Write out each line beneath this one exactly as it reads.

──────── DATA EXCERPT ────────

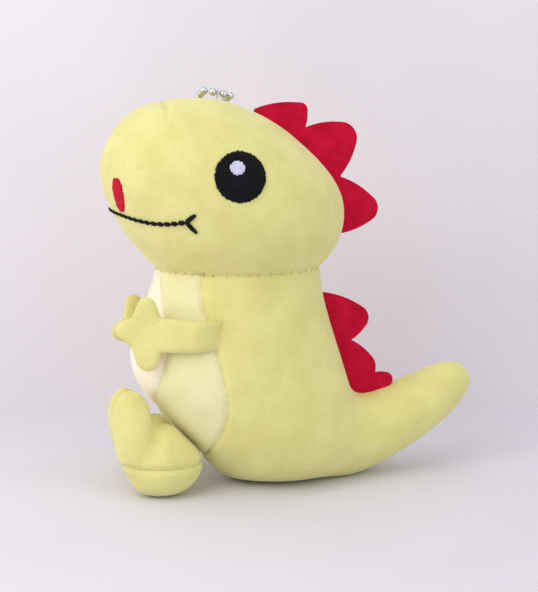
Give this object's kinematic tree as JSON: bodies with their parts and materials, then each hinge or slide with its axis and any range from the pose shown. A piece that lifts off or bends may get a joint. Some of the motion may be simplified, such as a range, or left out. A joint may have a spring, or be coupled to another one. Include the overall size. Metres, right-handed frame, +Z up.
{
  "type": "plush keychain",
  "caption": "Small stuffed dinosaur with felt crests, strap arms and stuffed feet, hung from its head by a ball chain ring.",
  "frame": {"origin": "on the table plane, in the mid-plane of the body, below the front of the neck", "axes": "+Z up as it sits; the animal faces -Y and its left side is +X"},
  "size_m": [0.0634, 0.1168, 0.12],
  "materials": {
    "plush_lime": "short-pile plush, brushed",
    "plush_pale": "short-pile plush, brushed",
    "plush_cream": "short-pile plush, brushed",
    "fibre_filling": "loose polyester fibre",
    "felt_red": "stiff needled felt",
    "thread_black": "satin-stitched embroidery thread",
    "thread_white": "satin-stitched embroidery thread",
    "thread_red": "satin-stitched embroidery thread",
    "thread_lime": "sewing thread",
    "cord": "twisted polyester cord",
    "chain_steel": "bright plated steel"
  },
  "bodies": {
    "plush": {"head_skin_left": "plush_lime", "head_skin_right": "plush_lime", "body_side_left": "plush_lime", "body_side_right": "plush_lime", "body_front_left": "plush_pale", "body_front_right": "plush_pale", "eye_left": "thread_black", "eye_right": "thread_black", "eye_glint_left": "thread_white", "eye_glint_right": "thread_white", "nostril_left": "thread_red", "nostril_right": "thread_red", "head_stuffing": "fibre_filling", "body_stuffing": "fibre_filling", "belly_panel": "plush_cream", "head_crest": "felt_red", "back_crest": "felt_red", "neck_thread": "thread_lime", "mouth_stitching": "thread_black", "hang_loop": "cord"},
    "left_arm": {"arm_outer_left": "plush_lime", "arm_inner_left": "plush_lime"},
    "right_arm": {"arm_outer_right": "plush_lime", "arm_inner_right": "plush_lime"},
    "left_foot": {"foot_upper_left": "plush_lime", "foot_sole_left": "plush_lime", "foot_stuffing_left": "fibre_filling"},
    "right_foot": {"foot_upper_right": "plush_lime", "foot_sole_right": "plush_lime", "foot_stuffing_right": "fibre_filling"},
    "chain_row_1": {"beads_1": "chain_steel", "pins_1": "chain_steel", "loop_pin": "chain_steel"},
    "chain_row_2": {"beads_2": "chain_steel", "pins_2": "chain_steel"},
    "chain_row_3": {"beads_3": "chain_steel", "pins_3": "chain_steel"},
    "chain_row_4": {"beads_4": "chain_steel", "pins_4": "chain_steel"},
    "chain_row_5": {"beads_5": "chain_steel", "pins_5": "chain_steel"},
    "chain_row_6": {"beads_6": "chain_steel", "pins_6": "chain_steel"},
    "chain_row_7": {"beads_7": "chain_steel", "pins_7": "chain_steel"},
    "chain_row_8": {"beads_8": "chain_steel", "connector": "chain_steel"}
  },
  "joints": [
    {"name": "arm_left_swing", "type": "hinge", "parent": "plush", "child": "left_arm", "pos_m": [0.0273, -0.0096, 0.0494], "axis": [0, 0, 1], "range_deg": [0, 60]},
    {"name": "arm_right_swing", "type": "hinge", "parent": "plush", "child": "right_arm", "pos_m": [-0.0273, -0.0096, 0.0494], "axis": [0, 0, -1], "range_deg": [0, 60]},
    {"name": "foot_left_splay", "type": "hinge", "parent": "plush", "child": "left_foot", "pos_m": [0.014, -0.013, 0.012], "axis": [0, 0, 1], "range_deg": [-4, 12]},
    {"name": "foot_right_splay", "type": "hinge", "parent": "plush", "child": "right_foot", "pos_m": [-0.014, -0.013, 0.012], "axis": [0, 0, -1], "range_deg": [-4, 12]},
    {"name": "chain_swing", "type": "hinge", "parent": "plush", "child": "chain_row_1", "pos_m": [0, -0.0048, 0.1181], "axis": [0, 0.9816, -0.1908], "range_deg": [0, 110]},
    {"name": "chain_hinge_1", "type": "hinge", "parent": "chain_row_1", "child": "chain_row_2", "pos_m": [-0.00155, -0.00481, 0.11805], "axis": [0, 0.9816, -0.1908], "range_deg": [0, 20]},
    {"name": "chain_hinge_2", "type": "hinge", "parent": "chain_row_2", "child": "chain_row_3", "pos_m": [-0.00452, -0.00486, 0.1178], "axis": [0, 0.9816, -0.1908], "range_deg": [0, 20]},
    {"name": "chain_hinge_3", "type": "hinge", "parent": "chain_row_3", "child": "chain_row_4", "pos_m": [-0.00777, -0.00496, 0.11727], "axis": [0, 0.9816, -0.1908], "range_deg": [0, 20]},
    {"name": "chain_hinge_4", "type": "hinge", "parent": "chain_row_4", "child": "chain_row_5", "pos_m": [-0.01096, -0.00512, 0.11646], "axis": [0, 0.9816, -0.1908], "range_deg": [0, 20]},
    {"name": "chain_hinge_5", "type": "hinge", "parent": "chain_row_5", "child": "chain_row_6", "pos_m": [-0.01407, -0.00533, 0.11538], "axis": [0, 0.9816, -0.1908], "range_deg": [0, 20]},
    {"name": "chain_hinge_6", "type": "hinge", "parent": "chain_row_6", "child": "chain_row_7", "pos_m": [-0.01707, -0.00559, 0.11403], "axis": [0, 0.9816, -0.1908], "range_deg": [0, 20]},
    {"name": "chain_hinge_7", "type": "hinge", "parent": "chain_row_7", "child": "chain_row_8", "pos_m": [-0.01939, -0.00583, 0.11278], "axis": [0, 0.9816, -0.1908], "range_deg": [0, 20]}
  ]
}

────────

▶ EXERCISE ANSWER:
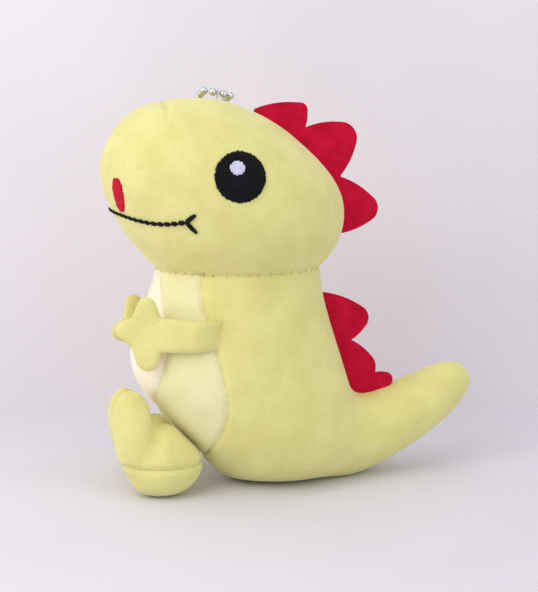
Give this object's kinematic tree as JSON: bodies with their parts and materials, then each hinge or slide with its axis and any range from the pose shown. A piece that lifts off or bends may get a joint. Some of the motion may be simplified, such as a range, or left out. A joint may have a spring, or be coupled to another one. Include the overall size. Metres, right-handed frame, +Z up.
{
  "type": "plush keychain",
  "caption": "Small stuffed dinosaur with felt crests, strap arms and stuffed feet, hung from its head by a ball chain ring.",
  "frame": {"origin": "on the table plane, in the mid-plane of the body, below the front of the neck", "axes": "+Z up as it sits; the animal faces -Y and its left side is +X"},
  "size_m": [0.0634, 0.1168, 0.12],
  "materials": {
    "plush_lime": "short-pile plush, brushed",
    "plush_pale": "short-pile plush, brushed",
    "plush_cream": "short-pile plush, brushed",
    "fibre_filling": "loose polyester fibre",
    "felt_red": "stiff needled felt",
    "thread_black": "satin-stitched embroidery thread",
    "thread_white": "satin-stitched embroidery thread",
    "thread_red": "satin-stitched embroidery thread",
    "thread_lime": "sewing thread",
    "cord": "twisted polyester cord",
    "chain_steel": "bright plated steel"
  },
  "bodies": {
    "plush": {"head_skin_left": "plush_lime", "head_skin_right": "plush_lime", "body_side_left": "plush_lime", "body_side_right": "plush_lime", "body_front_left": "plush_pale", "body_front_right": "plush_pale", "eye_left": "thread_black", "eye_right": "thread_black", "eye_glint_left": "thread_white", "eye_glint_right": "thread_white", "nostril_left": "thread_red", "nostril_right": "thread_red", "head_stuffing": "fibre_filling", "body_stuffing": "fibre_filling", "belly_panel": "plush_cream", "head_crest": "felt_red", "back_crest": "felt_red", "neck_thread": "thread_lime", "mouth_stitching": "thread_black", "hang_loop": "cord"},
    "left_arm": {"arm_outer_left": "plush_lime", "arm_inner_left": "plush_lime"},
    "right_arm": {"arm_outer_right": "plush_lime", "arm_inner_right": "plush_lime"},
    "left_foot": {"foot_upper_left": "plush_lime", "foot_sole_left": "plush_lime", "foot_stuffing_left": "fibre_filling"},
    "right_foot": {"foot_upper_right": "plush_lime", "foot_sole_right": "plush_lime", "foot_stuffing_right": "fibre_filling"},
    "chain_row_1": {"beads_1": "chain_steel", "pins_1": "chain_steel", "loop_pin": "chain_steel"},
    "chain_row_2": {"beads_2": "chain_steel", "pins_2": "chain_steel"},
    "chain_row_3": {"beads_3": "chain_steel", "pins_3": "chain_steel"},
    "chain_row_4": {"beads_4": "chain_steel", "pins_4": "chain_steel"},
    "chain_row_5": {"beads_5": "chain_steel", "pins_5": "chain_steel"},
    "chain_row_6": {"beads_6": "chain_steel", "pins_6": "chain_steel"},
    "chain_row_7": {"beads_7": "chain_steel", "pins_7": "chain_steel"},
    "chain_row_8": {"beads_8": "chain_steel", "connector": "chain_steel"}
  },
  "joints": [
    {"name": "arm_left_swing", "type": "hinge", "parent": "plush", "child": "left_arm", "pos_m": [0.0273, -0.0096, 0.0494], "axis": [0, 0, 1], "range_deg": [0, 60]},
    {"name": "arm_right_swing", "type": "hinge", "parent": "plush", "child": "right_arm", "pos_m": [-0.0273, -0.0096, 0.0494], "axis": [0, 0, -1], "range_deg": [0, 60]},
    {"name": "foot_left_splay", "type": "hinge", "parent": "plush", "child": "left_foot", "pos_m": [0.014, -0.013, 0.012], "axis": [0, 0, 1], "range_deg": [-4, 12]},
    {"name": "foot_right_splay", "type": "hinge", "parent": "plush", "child": "right_foot", "pos_m": [-0.014, -0.013, 0.012], "axis": [0, 0, -1], "range_deg": [-4, 12]},
    {"name": "chain_swing", "type": "hinge", "parent": "plush", "child": "chain_row_1", "pos_m": [0, -0.0048, 0.1181], "axis": [0, 0.9816, -0.1908], "range_deg": [0, 110]},
    {"name": "chain_hinge_1", "type": "hinge", "parent": "chain_row_1", "child": "chain_row_2", "pos_m": [-0.00155, -0.00481, 0.11805], "axis": [0, 0.9816, -0.1908], "range_deg": [0, 20]},
    {"name": "chain_hinge_2", "type": "hinge", "parent": "chain_row_2", "child": "chain_row_3", "pos_m": [-0.00452, -0.00486, 0.1178], "axis": [0, 0.9816, -0.1908], "range_deg": [0, 20]},
    {"name": "chain_hinge_3", "type": "hinge", "parent": "chain_row_3", "child": "chain_row_4", "pos_m": [-0.00777, -0.00496, 0.11727], "axis": [0, 0.9816, -0.1908], "range_deg": [0, 20]},
    {"name": "chain_hinge_4", "type": "hinge", "parent": "chain_row_4", "child": "chain_row_5", "pos_m": [-0.01096, -0.00512, 0.11646], "axis": [0, 0.9816, -0.1908], "range_deg": [0, 20]},
    {"name": "chain_hinge_5", "type": "hinge", "parent": "chain_row_5", "child": "chain_row_6", "pos_m": [-0.01407, -0.00533, 0.11538], "axis": [0, 0.9816, -0.1908], "range_deg": [0, 20]},
    {"name": "chain_hinge_6", "type": "hinge", "parent": "chain_row_6", "child": "chain_row_7", "pos_m": [-0.01707, -0.00559, 0.11403], "axis": [0, 0.9816, -0.1908], "range_deg": [0, 20]},
    {"name": "chain_hinge_7", "type": "hinge", "parent": "chain_row_7", "child": "chain_row_8", "pos_m": [-0.01939, -0.00583, 0.11278], "axis": [0, 0.9816, -0.1908], "range_deg": [0, 20]}
  ]
}